3) The Social Fatigue Reset

Less posting, higher standards, and a bigger penalty for filler.

Social platforms are still busy, but participation energy has shifted, and that changes what wins. People are more likely to consume passively and less likely to reward content that feels like it exists because a schedule demanded it. This is also why “vibe coding” and “vibe content” rise and fall so fast: if you rely too heavily on generative systems without taste and verification, you can ship a lot and still build nothing durable. The developer version of this is captured neatly in Coding, where AI acts like an amplifier and the difference between craft and autopilot becomes obvious over time.

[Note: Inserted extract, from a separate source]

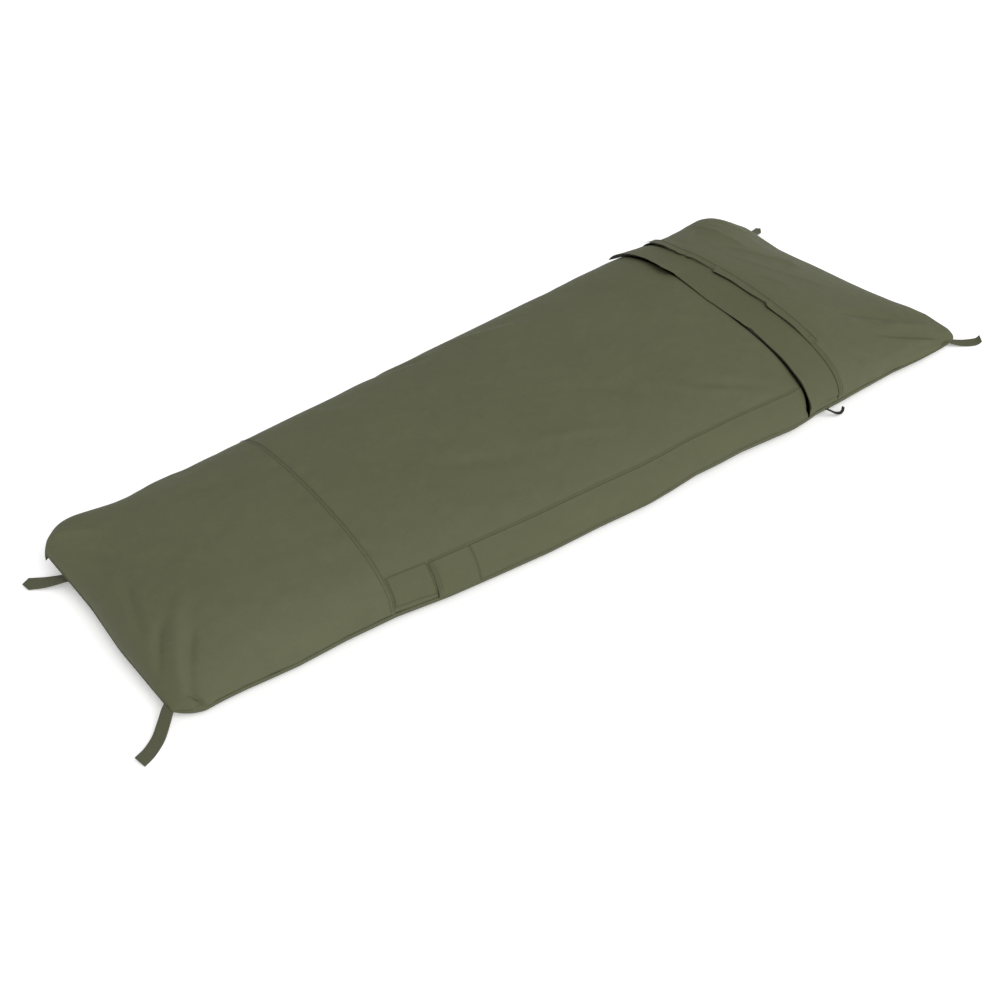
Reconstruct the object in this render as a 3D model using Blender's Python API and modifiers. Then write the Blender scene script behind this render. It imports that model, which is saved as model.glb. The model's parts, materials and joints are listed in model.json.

The pivot that works is intentional entertainment, meaning content that earns attention because it has taste, clarity, and a point of view. A simple system is to rotate between proof content (work, results, behind-the-scenes, before/after), play content (sharp observations and tiny narratives that feel true), and pull content (clear offers that explain who you help and how to start). This reduces panic-posting and raises signal consistency, which is what fatigue-era audiences actually reward.


The Combined Strategy

Findable. Verifiable. Watchable.

These shifts are not separate trends; they are one reality from three angles. GEO makes you findable inside generated answers. Provenance and watermarking make you verifiable when your work travels without you. Fatigue-aware strategy makes you watchable when attention is expensive. The north star for 2026 is to make content that can be summarized without being distorted, shared without losing its author, and consumed without feeling like a chore, because the interface will compress you whether you like it or not.